Marx most certainly is aware of this, but if his concern is an adequate concept of the determinate social form, then he cannot start with the exceptions (one argument for why Marx could not, in Capital Vols. 1 or 2 as such, deal with other forms of labor or property.) He must first have a concept of the determinate social form that allows other social forms to be gasped adequately.
His point on the immiseration thesis and Thatcher is spot on.
"A Greek or a Portuguese or an Italian exit from the eurozone would soon lead to a fragmentation of European capitalism, yielding a seriously recessionary surplus region east of the Rhine and north of the Alps, while the rest of Europe is would be in the grip of vicious stagflation. Who do you think would benefit from this development? A progressive left, that will rise Phoenix-like from the ashes of Europe’s public institutions? Or the Golden Dawn Nazis, the assorted neofascists, the xenophobes and the spivs? I have absolutely no doubt as to which of the two will do best from a disintegration of the eurozone."

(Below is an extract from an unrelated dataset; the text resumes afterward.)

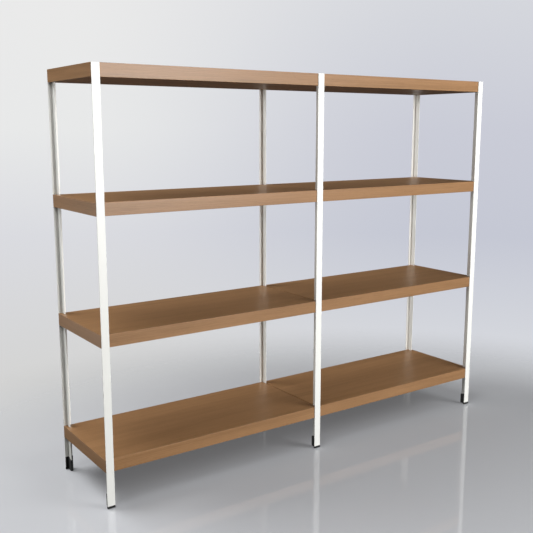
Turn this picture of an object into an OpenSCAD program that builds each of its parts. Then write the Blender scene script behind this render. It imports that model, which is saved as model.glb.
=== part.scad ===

The end of the article is very open and decent, I think. I do not know that saving capitalism from itself is our task, but neither is reveling in immiseration, as if empty bellies led to revolution rather than counter-revolution.
At least he is not claiming to save capitalism in order to build a new working class movement like that of old. I take his view to be that if we allows the world to fall into the abyss, the future will be bleak, not bright, and thus we have to somehow stop that slide into the abyss long enough for the idea that we could have a better world rather than a worse one to find a material form.
However, I don't think he engages radically enough with the problem that we don't really know what a way out might mean. Maybe he can't, but I would like him to pose the problem a bit more sharply.